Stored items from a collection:
++++++++++++++++++++
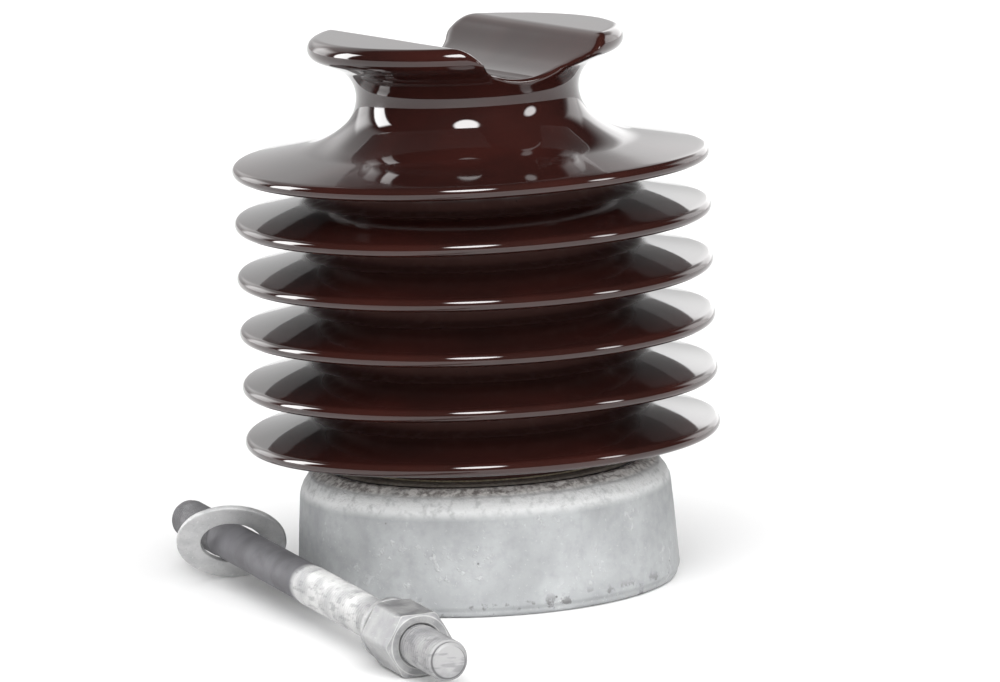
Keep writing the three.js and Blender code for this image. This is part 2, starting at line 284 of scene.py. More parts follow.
def galvanised_casting():
    """Hot-dip zinc on a casting: pale grey with faint clouds, spatter and small pits, dirt at the
    foot, a shoulder painted brighter as painted light, and a rough speckled ring above it, round the joint,
    painted paler as painted light against the sheds' shade."""
    s = Shader("galvanised_casting")
    clouds = s.noise(26, 4, 0.5, distortion=0.3)
    fine = s.noise(4.5, 5, 0.62)
    grain = s.noise(1.3, 4, 0.65)
    zinc = s.mix(s.step(clouds, 0.3, 0.7), linear(150, 152, 153), linear(168, 170, 171))
    zinc = s.mix(s.step(fine, 0.42, 0.7, 0.0, 0.28), zinc, linear(132, 133, 136))
    zinc = s.mix(s.step(grain, 0.60, 0.78, 0.0, 0.30), zinc, linear(226, 227, 228))
    spatter = s.math("MULTIPLY", s.step(s.noise(24, 3), 0.52, 0.62), s.step(s.noise(2.8, 3, 0.5), 0.56, 0.68))
    zinc = s.mix(s.math("MULTIPLY", spatter, 0.2), zinc, linear(226, 226, 226))
    pits, _ = s.cells(9)
    pitted = s.math("MULTIPLY", s.step(pits, 0.03, 0.08, 1.0, 0.0), s.step(s.noise(30, 2), 0.48, 0.56))
    zinc = s.mix(pitted, zinc, linear(112, 111, 111))
    marks = s.math("MULTIPLY", s.attribute("foot"), s.step(s.noise(7, 4, 0.6), 0.56, 0.64))
    zinc = s.mix(s.math("MULTIPLY", marks, 0.7), zinc, linear(86, 84, 84))
    # The rough speckled ring round the joint: its speckling is painted paler than the zinc. This is painted
    # light, standing in for the light the sheds keep off.
    rough_ring_painted_light = s.attribute("rim")
    speckle_painted_lighter = s.mix(s.step(s.noise(2.6, 5, 0.62), 0.36, 0.60), linear(150, 145, 142), linear(232, 230, 227))
    zinc = s.mix(s.math("MULTIPLY", rough_ring_painted_light, s.step(s.noise(9, 4, 0.6), 0.25, 0.5, 0.55, 1.0)), zinc, speckle_painted_lighter)
    # Painted light: the upturned shoulder is painted brighter in mottled patches, a bright band where light
    # falls on it.
    wear_and_painted_light = s.math("MULTIPLY", s.attribute("shoulder"), s.step(s.noise(3.5, 4, 0.6), 0.3, 0.55, 0.45, 1.0))
    zinc = s.mix(wear_and_painted_light, zinc, linear(212, 213, 213))
    rough = s.math("MAXIMUM", s.attribute("shoulder"), rough_ring_painted_light)
    normal = s.bump(grain, 0.06)
    height = s.math("ADD", s.math("MULTIPLY", rough, 3.0), 0.4)
    normal = s.bump(s.math("MULTIPLY", s.noise(1.8, 4, 0.7), height), 0.16, normal)
    normal = s.bump(spatter, 0.35, normal, 0.7)
    normal = s.bump(pitted, -0.25, normal, 0.6)
    s.set(Base_Color=zinc, Metallic=0.08, Roughness=s.step(clouds, 0.3, 0.7, 0.72, 0.6), Normal=normal)
    s.put(s.surface.inputs["Specular IOR Level"], 0.2)
    return s.material


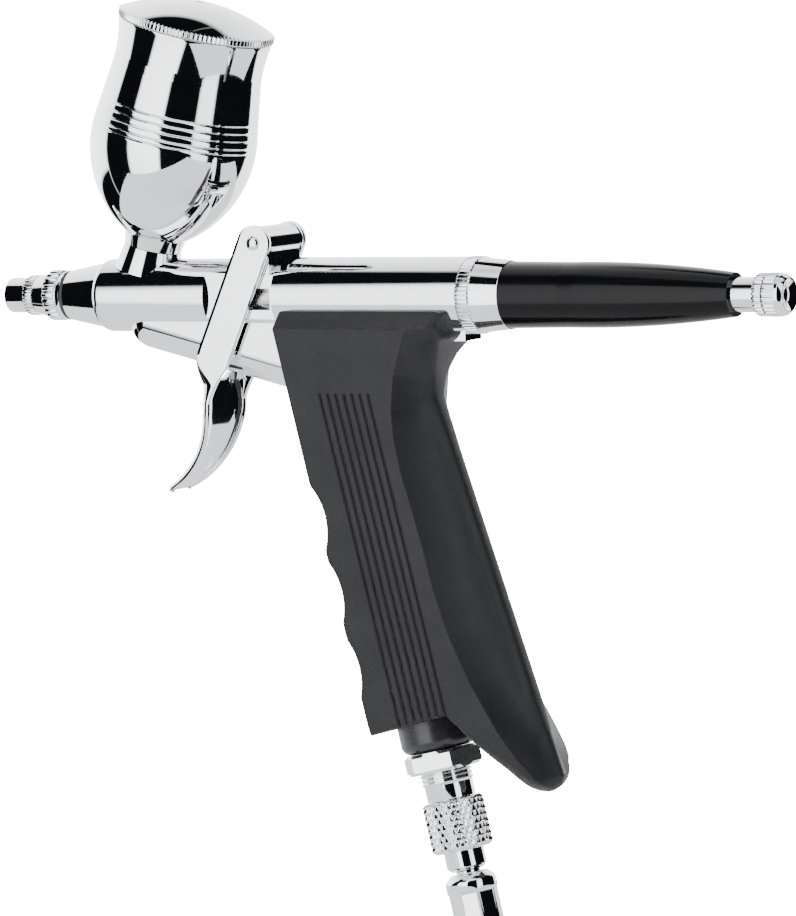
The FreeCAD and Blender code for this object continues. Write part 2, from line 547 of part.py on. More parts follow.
++++++++++++++++++++
| DIRECTIVE |
Across the records, how many lines contain "part"? Only the number should be given.

| RESPONSE |
2